In Maslow’s Hierarchy of Needs, there are five basic needs identified that humans need to meet for them to have their personal, biological and social needs met. Clothing was originally created as a way to meet the biological needs tied to protection, warmth, and temperature control: physiological needs (Kuchler & Miller, 2005). As humans have evolved we have created multiple forms of communication, some forms are solely visual and communicated by the way we represent ourselves to the world. Clothing has served as a form of communication through symbols, allowing an individual to express their identity or affiliation with groups. In this way clothing helps us express where the groups we belong to and roles that we take on in our families, communities, and professions.( love/belonging).
Clothing is also a form of affects how we see ourselves. It affects our confidence, pride, and can reflect our current moods. In this way clothing plays a role in our self-esteem. Finally, clothing is a part of self-actualization. As we curate our wardrobes, express our personal styles and values through clothing we are finding fulfillment and an outlet of creativity through the clothes that we wear. Everyday when we decide what to wear and in that process if we feel like we are confident...
Self-Acualization
Self-Esteem
love/belonging
Safety
Physiological
Our individual identities are expressed through the outfits and garments we choose. Clothing helps us construct and mediate factors such as social normativity, expectations, and our projection of self-identity to the world (Kuchler & Schaffrin, 2016). Clothing not only helps us curate our personal identities; it gives us a visual, social language to express ourselves and help us decipher the identities of others (Holroyd, 2017). In this way, clothing is highly social and communicative.
Clothing is not only a tool, but is also an extension of a person’s self. Erasmus of Rottersam, viewed clothing as “the body of the body”, meaning that clothing is just as personal as our physical being because we take it on not only as a physical extension of our bodies, but our clothing also includes the personalness of our identity and our sense of self (Hansen, 2000, p.11). Our clothing accompanies us through every motion, activity, errand, and good or bad day that we have. Just as we have memories stored of our life, our clothing has recorded our personal histories, our stains, creases, wrinkles, marks of wear, they are all a record of our personal story that our clothing has kept for us.

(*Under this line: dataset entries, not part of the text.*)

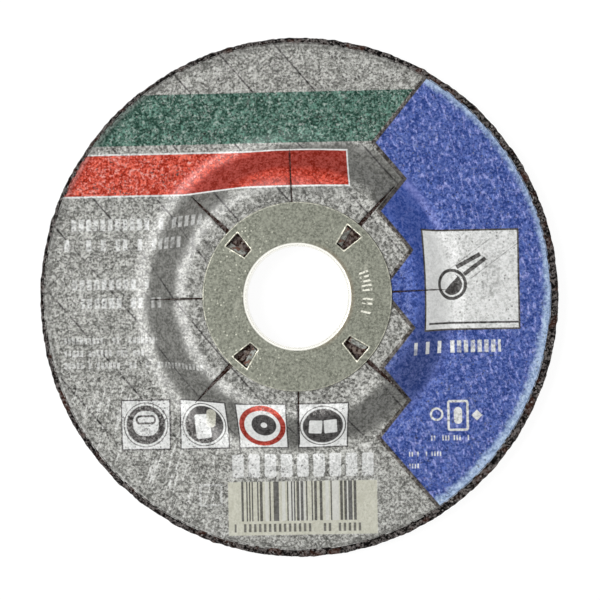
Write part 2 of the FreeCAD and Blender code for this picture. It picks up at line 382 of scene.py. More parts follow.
class Wiring:
    """Adds nodes to one shader tree and joins them."""

    def __init__(self, tree: bpy.types.NodeTree) -> None:
        """Works on the given tree."""
        self.tree = tree

    def node(self, kind: str, **settings: object) -> bpy.types.Node:
        """A new node of a kind, such as Math, with its settings.

        Args:
            kind: The node's type, without its prefix.
            **settings: The node's own settings.

        Returns:
            The node.
        """
        made = self.tree.nodes.new(f"ShaderNode{kind}")
        for name, value in settings.items():
            setattr(made, name, value)
        return made

    def feed(self, socket: Socket, source: object) -> None:
        """Links a socket to another one, or sets its own value.

        Args:
            socket: The input.
            source: An output, a number or a colour.
        """
        if isinstance(source, Socket):
            self.tree.links.new(source, socket)
        elif isinstance(source, tuple) and len(source) == 3 and socket.type == "RGBA":
            socket.default_value = (*source, 1.0)
        else:
            socket.default_value = source

    def math(self, operation: str, *operands: object) -> Socket:
        """The result of a Math node.

        Args:
            operation: What the node does.
            *operands: Outputs or numbers.

        Returns:
            The node's output.
        """
        made = self.node("Math", operation=operation)
        for socket, operand in zip(made.inputs, operands):
            self.feed(socket, operand)
        return made.outputs[0]

    def vector(self, operation: str, *operands: object) -> Socket:
        """The result of a Vector Math node, a number for a length and a vector otherwise.

        Args:
            operation: What the node does.
            *operands: Outputs, vectors or numbers.

        Returns:
            The node's output.
        """
        made = self.node("VectorMath", operation=operation)
        for socket, operand in zip(made.inputs, operands):
            self.feed(socket, operand)
        return made.outputs["Value" if operation in ("LENGTH", "DOT_PRODUCT") else "Vector"]

    def times(self, first: object, *others: object) -> Socket:
        """The product of two numbers or more.

        Args:
            first: An output or a number.
            *others: The others.

        Returns:
            The product.
        """
        for other in others:
            first = self.math("MULTIPLY", first, other)
        return first

    def parts(self, vector: Socket) -> tuple[Socket, Socket, Socket]:
        """A vector's three parts.

        Args:
            vector: The vector.

        Returns:
            Its X, Y and Z.
        """
        made = self.node("SeparateXYZ")
        self.feed(made.inputs[0], vector)
        return tuple(made.outputs)

    def joined(self, across: object, up: object) -> Socket:
        """A level vector of two parts.

        Args:
            across: Its X.
            up: Its Y.

        Returns:
            The vector.
        """
        made = self.node("CombineXYZ")
        for socket, part in zip(made.inputs, (across, up)):
            self.feed(socket, part)
        return made.outputs[0]

    def ramp(
        self, value: Socket, low: object, high: object, start: float = 0.0, end: float = 1.0
    ) -> Socket:
        """A smooth step of a value, from start at low to end at high.

        Args:
            value: The value.
            low: Where the step begins.
            high: Where it ends, which may be lower.
            start: The result at low.
            end: The result at high.

        Returns:
            The step's result.
        """
        made = self.node("MapRange", interpolation_type="SMOOTHSTEP")
        for socket, part in zip(made.inputs, (value, low, high, start, end)):
            self.feed(socket, part)
        return made.outputs[0]

    def blend(self, share: object, under: object, over: object) -> Socket:
        """Two colours mixed by a share.

        Args:
            share: How much of the second colour shows.
            under: The first colour.
            over: The second colour.

        Returns:
            The mixed colour.
        """
        made = self.node("Mix", data_type="RGBA")
        colours = [socket for socket in made.inputs if socket.type == "RGBA"]
        self.feed(made.inputs[0], share)
        self.feed(colours[0], under)
        self.feed(colours[1], over)
        return next(socket for socket in made.outputs if socket.type == "RGBA")

    def noise(
        self, place: Socket, scale: object, detail: float = 2.0, roughness: float = 0.5
    ) -> Socket:
        """Soft noise round 0.5 at a place in millimetres, with scale features a millimetre.

        Args:
            place: The place.
            scale: Features a millimetre.
            detail: How many finer layers are added.
            roughness: How strong the finer layers are.

        Returns:
            The noise.
        """
        made = self.node("TexNoise")
        parts = {"Vector": place, "Scale": scale, "Detail": detail, "Roughness": roughness}
        for name, part in parts.items():
            self.feed(made.inputs[name], part)
        return made.outputs[0]

    def cells(self, place: Socket, scale: object) -> tuple[Socket, tuple[Socket, Socket, Socket]]:
        """A cell pattern at a place in millimetres, with scale cells a millimetre.

        Args:
            place: The place.
            scale: Cells a millimetre.

        Returns:
            How far the nearest cell's point is, and three random numbers that belong to the cell.
        """
        made = self.node("TexVoronoi")
        self.feed(made.inputs["Vector"], place)
        self.feed(made.inputs["Scale"], scale)
        drawn = self.node("SeparateColor")
        self.feed(drawn.inputs[0], made.outputs["Color"])
        return made.outputs["Distance"], tuple(drawn.outputs)

    def place(self) -> Socket:
        """The shaded point in the piece's own frame, in millimetres."""
        scale = 1.0 / MM
        return self.vector("MULTIPLY", self.node("TexCoord").outputs["Object"], (scale, scale, scale))

    def turned(self, vector: Socket, angle: Socket) -> Socket:
        """A vector turned about the axis by an angle in radians.

        Args:
            vector: The vector.
            angle: The angle.

        Returns:
            The turned vector.
        """
        made = self.node("VectorRotate", rotation_type="Z_AXIS")
        self.feed(made.inputs["Vector"], vector)
        self.feed(made.inputs["Angle"], angle)
        return made.outputs[0]

    def relief(self) -> Socket:
        """The relief kept on the mesh, 0 in a pit to 1 on a grain's tip."""
        return self.node("Attribute", attribute_name="relief").outputs["Fac"]

    def bump(self, height: Socket, distance: float) -> Socket:
        """A normal roughened by a height, whose full range stands for a distance in millimetres.

        Args:
            height: The height, 0 to 1.
            distance: What a height of 1 stands for.

        Returns:
            The normal.
        """
        made = self.node("Bump")
        self.feed(made.inputs["Distance"], distance * MM)
        self.feed(made.inputs["Height"], height)
        return made.outputs[0]


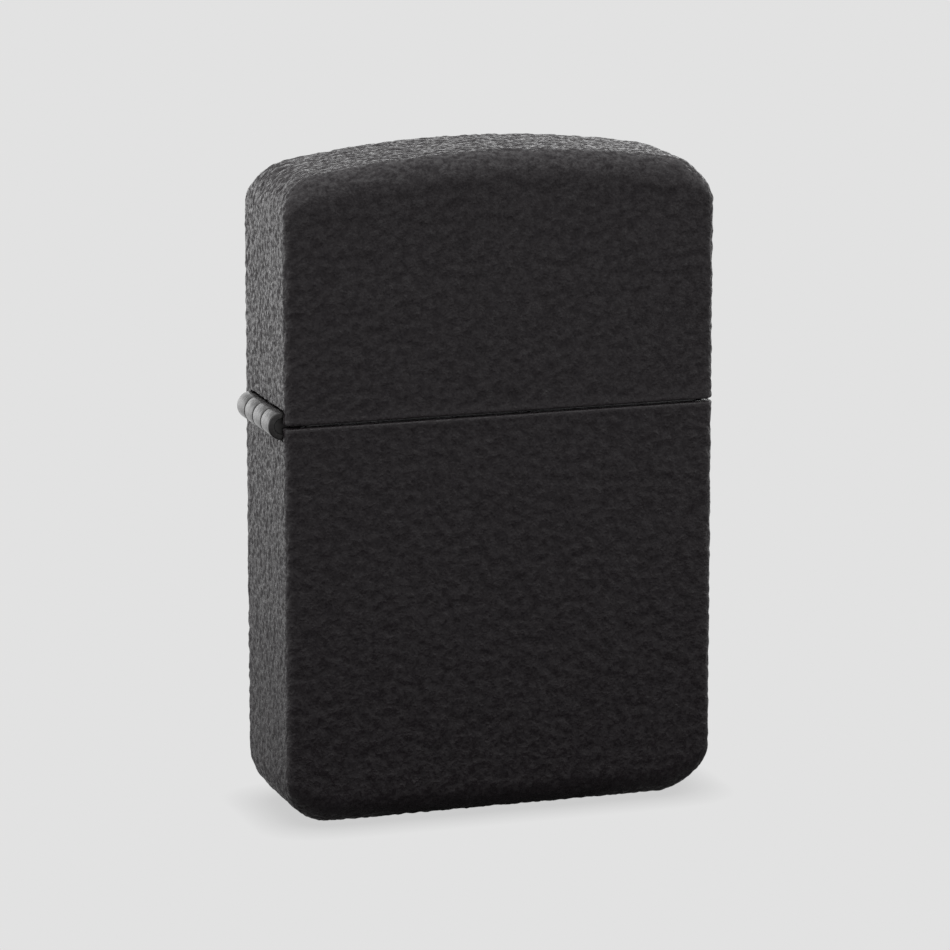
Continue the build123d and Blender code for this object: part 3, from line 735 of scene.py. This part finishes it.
def tuft_tree():
    """Geometry nodes that press hollows between the tufts of a pad."""
    tree, given = tree_with("tufted_pad", (("Tuft mm", 2.4), ("Hollow mm", 0.35), ("Seed", 1.0)))
    add = partial(add_node, tree)
    mm = add(VECTOR, {0: add("GeometryNodeInputPosition"), "Scale": 1 / MM}, operation="SCALE")
    per_tuft = add(MATH, (1.0, given["Tuft mm"]), operation="DIVIDE")
    lumps = add(NOISE, {
        "Vector": mm, "W": given["Seed"], "Scale": per_tuft, "Detail": 3.0}, noise_dimensions="4D")
    depth = add(MATH, (lumps, given["Hollow mm"]), operation="MULTIPLY")
    depth = add(MATH, (depth, -MM), operation="MULTIPLY")
    offset = add(VECTOR, {0: add("GeometryNodeInputNormal"), "Scale": depth}, operation="SCALE")
    moved = add("GeometryNodeSetPosition", {"Geometry": given["Geometry"], "Offset": offset})
    return close_tree(tree, moved, given)


PAD_CELL = 0.36


def make_pads():
    """Cotton packing and the felt under it, each a soft pad of its own."""
    tree = tuft_tree()
    pads = [(f"fuel_packing_{number}", wadding, "packing_cotton", 0.35, 0.8) for number in range(1, 6)]
    pads.append(("felt_pad", felt, "felt", 0.1, 0.95))
    for seed, (name, finish, slot, hollow, fill) in enumerate(pads):
        pad = copy_node(name, "soft_" + name)
        pad.data.materials.append(finish)
        step = pad.modifiers.new("even cells", "REMESH")
        step.mode = "VOXEL"
        step.voxel_size = PAD_CELL * MM
        settle(pad, 180)
        run_tree(pad, tree, Finish=finish, Seed=float(seed), **{"Hollow mm": hollow})
        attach(pad, "base")
        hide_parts(name)


def make_flint_spring():
    """The coil under the flint, a copy of the CAD spring left where it stands."""
    coil = copy_node("flint_spring", "coiled_flint_spring")
    coil.data.materials.append(spring_steel)
    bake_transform(coil)
    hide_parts("flint_spring")


make_wheel()
make_wick()
make_pads()
make_flint_spring()


# ---------------------------------------------------------------- CAD nodes that stay
for name, finish in (
    ("hinge_pin", pin_steel), ("insert_can", can_steel), ("chimney", chimney_steel),
    ("striker_axle", rivet_steel), ("cam", cam_steel),
    ("cam_rivet", rivet_steel), ("cam_spring", spring_steel), ("cam_spring_rivet", rivet_steel),
    ("flint_tube", brass), ("flint", ferrocerium), ("flint_plunger", rivet_steel), ("flint_screw", brass),
    ("wick_wire_1", copper), ("wick_wire_2", copper), ("wick_wire_3", copper),
):
    for place in nodes[name].material_slots:
        place.material = finish


# ---------------------------------------------------------------- floor, light and camera
STUDIO = "#E2E2E2"
FLOOR_REACH = 4000
ROOM_LEVEL = 0.28
CAMERA_TURN = math.radians(-18.44)
CAMERA_RISE = math.radians(12.38)
CAMERA_AWAY = 0.4513
CAMERA_LENS = 199.97
CAMERA_SHIFT = (0.00035, 0.00024)


def make_floor():
    """A pale floor with a thin contact shadow. Its glow fades towards the object; its underside is clear."""
    made, tree = new_material("pale_studio_floor")
    add = partial(add_node, tree)
    near = add("ShaderNodeAmbientOcclusion", {"Distance": 0.004}, samples=12)
    shade = add(RANGE, (near.outputs["AO"], 0.35, 1.0, 0.78, 1.0))
    seen = add("ShaderNodeEmission", {"Color": colour(STUDIO), "Strength": shade})
    place = add("ShaderNodeNewGeometry")
    away = add(VECTOR, (place,), operation="LENGTH")
    deep = add("ShaderNodeSeparateXYZ", (place,)).outputs["Y"]
    behind = add(RANGE, (add(MATH, (deep, away), operation="DIVIDE"), -0.5, 0.6, 0.0, 1.0))
    front_glow = add(RANGE, (away, 0.02, 0.28, 0.03, 0.38))
    back_glow = add(RANGE, (away, 0.02, 0.28, 0.38, 1.28))
    glow = add(RANGE, (behind, 0.0, 1.0, front_glow, back_glow))
    lit = add("ShaderNodeEmission", {"Color": colour("#FFFFFF"), "Strength": glow})
    clear = add("ShaderNodeBsdfTransparent")
    camera_ray = add("ShaderNodeLightPath").outputs["Is Camera Ray"]
    top = add("ShaderNodeMixShader", (camera_ray, lit, seen))
    both = add("ShaderNodeMixShader", (place.outputs["Backfacing"], top, clear))
    add("ShaderNodeOutputMaterial", {"Surface": both})
    corners = [(-FLOOR_REACH, -FLOOR_REACH, 0), (FLOOR_REACH, -FLOOR_REACH, 0),
               (FLOOR_REACH, FLOOR_REACH, 0), (-FLOOR_REACH, FLOOR_REACH, 0)]
    new_piece("studio_floor", corners, [(0, 1, 2, 3)], made)


def make_world():
    """Soft light: a bright backdrop low behind the object, dimmer overhead and in front."""
    world = bpy.data.worlds.new("soft_studio")
    scene.world = world
    world.use_nodes = True
    tree = world.node_tree
    tree.nodes.clear()
    add = partial(add_node, tree)
    way = add("ShaderNodeTexCoord").outputs["Generated"]
    parts = add("ShaderNodeSeparateXYZ", (way,)).outputs
    backdrop = add(RANGE, (parts["Y"], -0.3, 0.85, ROOM_LEVEL, 1.55))
    low_down = add(RANGE, (parts["Z"], 0.12, 0.4, 1.0, 0.32))
    overhead = add(RANGE, (parts["Z"], 0.25, 0.9, ROOM_LEVEL, 0.95))
    sideways = add(MATH, (parts["X"],), operation="ABSOLUTE")
    sides = add(RANGE, (sideways, 0.5, 0.9, ROOM_LEVEL, 0.8))
    level = add(MATH, (backdrop, low_down), operation="MULTIPLY")
    level = add(MATH, (level, overhead), operation="MAXIMUM")
    level = add(MATH, (level, sides), operation="MAXIMUM")
    camera_ray = add("ShaderNodeLightPath").outputs["Is Camera Ray"]
    lit = add("ShaderNodeBackground", {"Color": colour("#FFFFFF"), "Strength": level})
    plain = add("ShaderNodeBackground", {"Color": colour(STUDIO), "Strength": 1.0})
    both = add("ShaderNodeMixShader", (camera_ray, lit, plain))
    add("ShaderNodeOutputWorld", {"Surface": both})


def make_camera():
    """Long lens a little to the hinge side and a little above."""
    flat, rise = math.cos(CAMERA_RISE), math.sin(CAMERA_RISE)
    back = Vector((math.sin(CAMERA_TURN) * flat, -math.cos(CAMERA_TURN) * flat, rise))
    right = Vector((math.cos(CAMERA_TURN), math.sin(CAMERA_TURN), 0))
    up = back.cross(right)
    middle = Vector((0, 0, lid_high[2] * MM / 2)) - right * CAMERA_SHIFT[0] - up * CAMERA_SHIFT[1]
    data = bpy.data.cameras.new("camera")
    data.lens = CAMERA_LENS
    data.sensor_width = 36
    data.clip_start = 0.01
    camera = bpy.data.objects.new("camera", data)
    camera.location = middle + back * CAMERA_AWAY
    camera.rotation_mode = "QUATERNION"
    camera.rotation_quaternion = back.to_track_quat("Z", "Y")
    scene.collection.objects.link(camera)
    scene.camera = camera


make_floor()
make_world()
make_camera()
scene.view_settings.view_transform = "Standard"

Every day, we are woven into these systems, structures and complexities solely by getting dressed. Therefore, clothing is an under considered, yet powerful and empowering tool. In addition, this is not an obscure tool; we all already have modern toolboxes -- closets -- full of them. Once we understand clothing as a tool, it is then up to us to decide how we will use these tools to shape and influence the world around us.